John Chamberlain
Dilexi Gallery
Although it is from the scrap-pile of old automobiles that John Chamberlain gets most of the sculptural material for his assemblages, it is an exquisite junk yard, full of color and contrasting elements. The found object, worked to produce new images, retains at the same time its original meaning of fender, bumper and engine fragment, and even the connotation of the impact of a ruinous collision. Yet the carefree fitting together of these remains gives to them a new existence of a crass material nature that in itself is overpowering. The impact of accident, the essential ingredient of action painting, is thus given multiple meaning in what has been referred to aptly here as action sculpture.
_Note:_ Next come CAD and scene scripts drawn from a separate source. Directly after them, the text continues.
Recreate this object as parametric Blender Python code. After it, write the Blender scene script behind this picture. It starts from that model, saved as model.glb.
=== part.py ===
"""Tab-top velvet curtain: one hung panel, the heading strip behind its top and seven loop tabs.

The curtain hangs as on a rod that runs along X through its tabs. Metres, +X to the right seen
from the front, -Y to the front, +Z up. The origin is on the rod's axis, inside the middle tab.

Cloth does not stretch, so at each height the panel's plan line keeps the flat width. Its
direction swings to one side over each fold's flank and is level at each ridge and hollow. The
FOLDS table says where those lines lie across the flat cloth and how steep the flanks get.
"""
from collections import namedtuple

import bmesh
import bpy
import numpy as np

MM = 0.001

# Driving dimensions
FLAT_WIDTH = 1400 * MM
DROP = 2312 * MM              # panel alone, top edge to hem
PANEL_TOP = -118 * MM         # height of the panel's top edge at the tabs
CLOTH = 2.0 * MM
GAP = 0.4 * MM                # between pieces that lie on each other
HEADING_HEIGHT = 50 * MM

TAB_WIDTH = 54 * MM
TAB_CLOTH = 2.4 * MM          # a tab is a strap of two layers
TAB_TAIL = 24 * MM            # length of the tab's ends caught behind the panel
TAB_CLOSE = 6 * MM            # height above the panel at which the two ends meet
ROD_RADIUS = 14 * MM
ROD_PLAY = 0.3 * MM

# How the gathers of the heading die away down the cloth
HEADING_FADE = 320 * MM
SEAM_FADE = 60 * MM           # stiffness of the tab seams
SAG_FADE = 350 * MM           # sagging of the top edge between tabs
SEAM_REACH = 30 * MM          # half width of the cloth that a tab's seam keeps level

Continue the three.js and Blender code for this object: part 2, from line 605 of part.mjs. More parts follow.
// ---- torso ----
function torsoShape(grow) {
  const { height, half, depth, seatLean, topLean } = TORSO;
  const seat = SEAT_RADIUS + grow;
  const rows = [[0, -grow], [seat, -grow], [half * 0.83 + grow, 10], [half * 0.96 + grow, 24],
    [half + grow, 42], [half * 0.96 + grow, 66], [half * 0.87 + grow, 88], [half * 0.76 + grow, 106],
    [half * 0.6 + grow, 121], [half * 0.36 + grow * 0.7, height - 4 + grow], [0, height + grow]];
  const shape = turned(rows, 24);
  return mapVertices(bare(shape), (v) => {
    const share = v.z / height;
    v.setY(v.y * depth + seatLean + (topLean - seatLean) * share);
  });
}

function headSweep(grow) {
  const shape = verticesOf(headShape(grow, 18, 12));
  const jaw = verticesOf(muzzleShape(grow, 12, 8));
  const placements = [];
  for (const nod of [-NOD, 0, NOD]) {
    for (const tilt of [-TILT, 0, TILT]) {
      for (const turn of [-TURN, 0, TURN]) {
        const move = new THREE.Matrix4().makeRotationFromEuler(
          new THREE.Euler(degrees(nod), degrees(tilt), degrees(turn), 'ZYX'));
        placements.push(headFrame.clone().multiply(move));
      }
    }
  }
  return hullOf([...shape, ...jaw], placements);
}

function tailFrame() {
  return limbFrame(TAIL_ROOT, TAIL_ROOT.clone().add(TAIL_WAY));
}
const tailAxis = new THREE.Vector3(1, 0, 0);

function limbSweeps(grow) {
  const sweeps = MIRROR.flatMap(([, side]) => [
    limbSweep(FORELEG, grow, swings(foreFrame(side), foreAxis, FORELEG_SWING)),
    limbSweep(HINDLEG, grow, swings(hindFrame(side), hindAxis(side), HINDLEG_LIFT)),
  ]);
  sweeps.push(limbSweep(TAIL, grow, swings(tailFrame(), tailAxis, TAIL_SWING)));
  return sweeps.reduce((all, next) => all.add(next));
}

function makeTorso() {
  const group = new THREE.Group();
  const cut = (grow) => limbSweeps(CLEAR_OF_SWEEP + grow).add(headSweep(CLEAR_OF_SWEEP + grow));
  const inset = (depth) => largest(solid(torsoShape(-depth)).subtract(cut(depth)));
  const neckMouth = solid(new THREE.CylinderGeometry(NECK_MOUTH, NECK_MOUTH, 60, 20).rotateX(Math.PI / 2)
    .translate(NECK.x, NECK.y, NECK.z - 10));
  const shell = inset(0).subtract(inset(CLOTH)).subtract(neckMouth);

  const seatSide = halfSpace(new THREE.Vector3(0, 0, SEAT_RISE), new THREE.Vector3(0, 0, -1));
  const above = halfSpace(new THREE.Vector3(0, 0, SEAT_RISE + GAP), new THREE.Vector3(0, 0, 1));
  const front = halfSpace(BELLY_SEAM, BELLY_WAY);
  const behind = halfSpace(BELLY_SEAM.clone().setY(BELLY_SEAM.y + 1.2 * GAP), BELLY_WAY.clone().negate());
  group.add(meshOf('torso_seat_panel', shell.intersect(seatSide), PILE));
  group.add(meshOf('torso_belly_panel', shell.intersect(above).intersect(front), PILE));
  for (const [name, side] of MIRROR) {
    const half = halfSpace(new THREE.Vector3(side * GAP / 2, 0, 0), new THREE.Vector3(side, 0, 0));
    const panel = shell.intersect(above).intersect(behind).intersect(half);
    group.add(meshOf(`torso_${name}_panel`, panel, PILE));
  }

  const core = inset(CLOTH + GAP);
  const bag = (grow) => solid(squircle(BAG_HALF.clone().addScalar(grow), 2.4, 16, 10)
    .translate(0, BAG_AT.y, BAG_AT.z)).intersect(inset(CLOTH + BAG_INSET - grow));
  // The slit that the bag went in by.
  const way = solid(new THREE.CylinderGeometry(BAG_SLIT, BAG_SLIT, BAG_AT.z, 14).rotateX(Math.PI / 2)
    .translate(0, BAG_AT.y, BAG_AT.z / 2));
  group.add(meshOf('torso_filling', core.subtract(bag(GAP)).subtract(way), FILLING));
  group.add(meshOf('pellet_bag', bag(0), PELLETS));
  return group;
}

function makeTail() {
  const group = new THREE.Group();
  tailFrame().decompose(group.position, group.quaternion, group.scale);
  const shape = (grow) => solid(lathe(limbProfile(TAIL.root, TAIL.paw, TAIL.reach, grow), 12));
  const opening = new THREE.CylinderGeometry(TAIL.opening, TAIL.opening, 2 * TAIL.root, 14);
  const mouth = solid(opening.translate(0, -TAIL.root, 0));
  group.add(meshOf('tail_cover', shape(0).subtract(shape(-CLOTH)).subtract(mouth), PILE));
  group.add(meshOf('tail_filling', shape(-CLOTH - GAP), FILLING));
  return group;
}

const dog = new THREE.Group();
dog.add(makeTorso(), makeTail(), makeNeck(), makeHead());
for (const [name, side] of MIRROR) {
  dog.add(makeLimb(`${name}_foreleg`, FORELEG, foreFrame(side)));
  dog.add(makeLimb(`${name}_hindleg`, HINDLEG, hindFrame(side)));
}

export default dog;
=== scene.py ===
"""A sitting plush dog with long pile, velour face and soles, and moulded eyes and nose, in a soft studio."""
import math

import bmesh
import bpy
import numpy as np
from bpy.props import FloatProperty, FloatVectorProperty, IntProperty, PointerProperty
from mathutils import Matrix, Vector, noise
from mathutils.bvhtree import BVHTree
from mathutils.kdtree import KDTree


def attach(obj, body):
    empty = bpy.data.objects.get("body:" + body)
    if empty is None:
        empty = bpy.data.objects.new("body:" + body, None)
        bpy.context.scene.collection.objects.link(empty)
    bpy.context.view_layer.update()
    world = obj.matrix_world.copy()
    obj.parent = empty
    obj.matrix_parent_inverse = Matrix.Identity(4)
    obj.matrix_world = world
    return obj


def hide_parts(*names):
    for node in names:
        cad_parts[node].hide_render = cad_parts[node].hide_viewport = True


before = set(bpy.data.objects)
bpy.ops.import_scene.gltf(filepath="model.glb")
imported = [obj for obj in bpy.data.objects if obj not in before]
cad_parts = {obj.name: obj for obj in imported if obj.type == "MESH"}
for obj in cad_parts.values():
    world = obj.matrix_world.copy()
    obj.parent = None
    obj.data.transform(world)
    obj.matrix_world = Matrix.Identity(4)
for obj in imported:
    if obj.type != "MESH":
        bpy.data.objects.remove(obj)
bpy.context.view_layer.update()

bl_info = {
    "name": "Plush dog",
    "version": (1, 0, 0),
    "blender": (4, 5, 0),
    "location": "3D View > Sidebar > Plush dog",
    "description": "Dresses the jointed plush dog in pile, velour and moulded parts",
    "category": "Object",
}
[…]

Still a third dimension of satire is implied although more by title than by actual form: “Sweet William,” “Ginger,” “Miss Lucy Pink” and the like. It is not social satire and not bitter at all. In fact, Chamberlain seems to have consciously avoided such easy applications of his art form. In some of the smaller pieces, “Ma Perkins” for example, and in the untitled reliefs, the artist employs other scrap components: tin cans, toys, paper, cloth—whatever catches his fancy. The temptation is always present for the assembly-maker to become so involved with the object that any resemblance of formal order, traditional or otherwise, is lost. Sometimes Chamberlain comes close to this pitfall, but on the whole keeps his material in check, more often than not holding to a closed form that has real sculptural quality. At the same time his ingenuity remains refreshingly strong although there is a question of how long it can sustain itself. After all, there is a limitation in depending so heavily on the reality of the material only.